Friday 19 January 2018

Election finally over as Willie Penrose claims final seat after marathon Longford/Weatmeath count

Willie Penrose took one of the final seats in the election in the redrawn Longford-Westmeath constituency
Willie Penrose took one of the final seats in the election in the redrawn Longford-Westmeath constituency

Tom Tuite

GENERAL Election 2016 is over and the final Dail seats have been filled.

At 5.30am this morning following a marathon six day count in the Longford-Westmeath constituency, Fine Gael’s James Bannon lost his seat by six votes to Labour’s Willie Penrose.

The Labour man was not only fighting to save his political career but also his party’s Dail speaking rights as seven seats are needed to secure the privilege.

Fine Gael’s Peter Burke joins Independent candidate Kevin ‘Boxer’ Moran and poll topper Robert Troy of Fianna Fáil in filling the four seats in the constituency.

The result means Fine Gael are on 50 seats, down 26 from the 2011 election, while Labour are on just seven seats – a drop of 30 from the previous election result.

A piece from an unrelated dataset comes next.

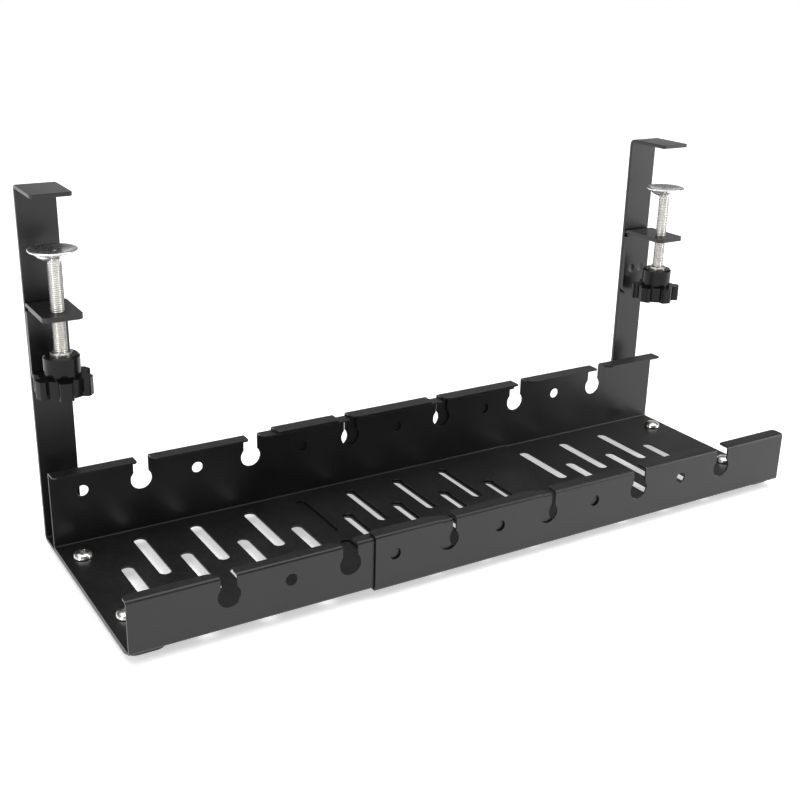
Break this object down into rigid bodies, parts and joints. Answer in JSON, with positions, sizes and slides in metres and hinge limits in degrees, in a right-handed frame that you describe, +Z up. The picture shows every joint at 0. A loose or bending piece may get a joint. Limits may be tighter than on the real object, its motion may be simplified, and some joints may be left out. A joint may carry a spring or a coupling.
{
  "type": "cable tray",
  "caption": "Extendable under-desk cable tray: two telescoping perforated steel channels on clamp brackets with screw-up pressure discs and star knobs.",
  "frame": {"origin": "centre of the whole object's box in plan, at the underside of the right foot's nuts", "axes": "+X along the tray to the wider outer section, +Y to the clamp brackets behind the tall back wall, +Z up"},
  "size_m": [0.5006, 0.1624, 0.233],
  "materials": {
    "black_powder_coat": "satin fine-grained powder coat",
    "zinc_thread": "bright zinc plate on a rolled thread",
    "zinc_insert": "zinc plate, turned",
    "bright_disc": "bright nickel-chrome, pressed and turned",
    "black_plastic": "glossy moulded plastic",
    "zinc_screw": "bright zinc plate",
    "zinc_nut": "bright zinc plate"
  },
  "bodies": {
    "outer_section": {"outer_tray": "black_powder_coat", "right_post": "black_powder_coat", "right_clamp_angle": "black_powder_coat", "right_back_screw": "zinc_screw", "right_front_screw": "zinc_screw", "right_back_nut": "zinc_nut", "right_front_nut": "zinc_nut"},
    "inner_section": {"inner_tray": "black_powder_coat", "left_post": "black_powder_coat", "left_clamp_angle": "black_powder_coat", "left_back_screw": "zinc_screw", "left_front_screw": "zinc_screw", "left_back_nut": "zinc_nut", "left_front_nut": "zinc_nut"},
    "left_disc_lift": {"left_pressure_disc": "bright_disc"},
    "left_screw_turn": {"left_clamp_screw": "zinc_thread", "left_knob": "black_plastic", "left_knob_insert": "zinc_insert"},
    "right_disc_lift": {"right_pressure_disc": "bright_disc"},
    "right_screw_turn": {"right_clamp_screw": "zinc_thread", "right_knob": "black_plastic", "right_knob_insert": "zinc_insert"}
  },
  "joints": [
    {"name": "tray_extend", "type": "slide", "parent": "outer_section", "child": "inner_section", "axis": [-1, 0, 0], "range_m": [-0.125, 0.145]},
    {"name": "left_clamp_lift", "type": "slide", "parent": "inner_section", "child": "left_disc_lift", "axis": [0, 0, 1], "range_m": [-0.03, 0.021]},
    {"name": "left_knob_turn", "type": "hinge", "parent": "left_disc_lift", "child": "left_screw_turn", "pos_m": [-0.23275, 0.05115, 0.2004], "axis": [0, 0, 1], "range_deg": [-8641, 6049]},
    {"name": "right_clamp_lift", "type": "slide", "parent": "outer_section", "child": "right_disc_lift", "axis": [0, 0, 1], "range_m": [-0.03, 0.021]},
    {"name": "right_knob_turn", "type": "hinge", "parent": "right_disc_lift", "child": "right_screw_turn", "pos_m": [0.23275, 0.05115, 0.1989], "axis": [0, 0, 1], "range_deg": [-8641, 6049]}
  ],
  "couplings": [
    {"joint": "left_knob_turn", "follows": "left_clamp_lift", "rad_per_m": 5026.5},
    {"joint": "right_knob_turn", "follows": "right_clamp_lift", "rad_per_m": 5026.5}
  ]
}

Fianna Fail has 44 seats and Sinn Fein won 23.

In what has been dubbed the Siege of Keenagh, Bannon and Penrose were locked in a tug-of-war war for votes, and political survival and several days of recounts and scrutiny took place.

Mr Penrose believed he had lost his seat over the weekend and this morning admitted, “there was a touch of the Lazarus about it”.

“My winning a seat shows you the vagaries of the proportional representation system – if ever anyone wants to see it in action, then  is it. I’m delighted to have won. This is my sixth time to be elected to the Dail,” he said.

“It is also very important in terms of the Labour Party – I am the seventh member and that is essential for the party in the next Dail.

He said that Labour would be in opposition in the next Dail.

“We will not be participating in any Government configurations whatsoever. Our job is to rebuild the Labour Party now.”

Mr Penrose also ruled himself out of any leadership battle within the Labour Party.

“No, I think I was beaten by 27 votes when I went for the Deputy Leader’s job. My job is to help with reorganisation of the party and I hope to play a very active role in that,” he said.

Following his elimination, Bannon, whose legal team was Longford solicitor, election agent Kevin O’Higgins and Cian Kelly BL for Fine Gael, said he was considering his legal position.

Should he contest the outcome of the count – he lost by six votes – Fine Gael has 14 days to bring an election petition to the High Court which would set out to challenge decisions of the returning officer.

A decision on whether a legal case will be taken will be made in the near future by Fine Gael.

Meanwhile, Labour TDs who lost their seats insist they intend to continue in politics.

A number of ex-deputies said they felt “honour-bound” to remain in politics in order to rebuild the party after the worst election in its 104-year history.

Primary Care Minister Kathleen Lynch TD has emphatically ruled out retiring.

“Labour has to be rebuilt because it was a very bad weekend for us,” she said.

“But we had a fantastic team, we got tremendous loyalty from some voters and there is no way I can ignore that.

“How can I walk away from such loyalty? There is a lot of work to be done for the Labour Party and I will play my part.”

Oireachtas Banking Inquiry chairman Ciarán Lynch, who lost his seat in Cork South-Central said he wanted to take “a little time to let the dust settle and draw my breath”.

“It is the first time since 1999 I will have a bit of time to myself,” he said.

And former Dublin North-West TD John Lyons said he was leaving the door open.

“Let’s say it’s still early days and I’m very open to politics and just going to let the dust settle from the General Election,” Mr Lyons said.

“If you were to say there’s an election in the morning, of course I’d be back up putting up posters. I’m too young give up on it now.”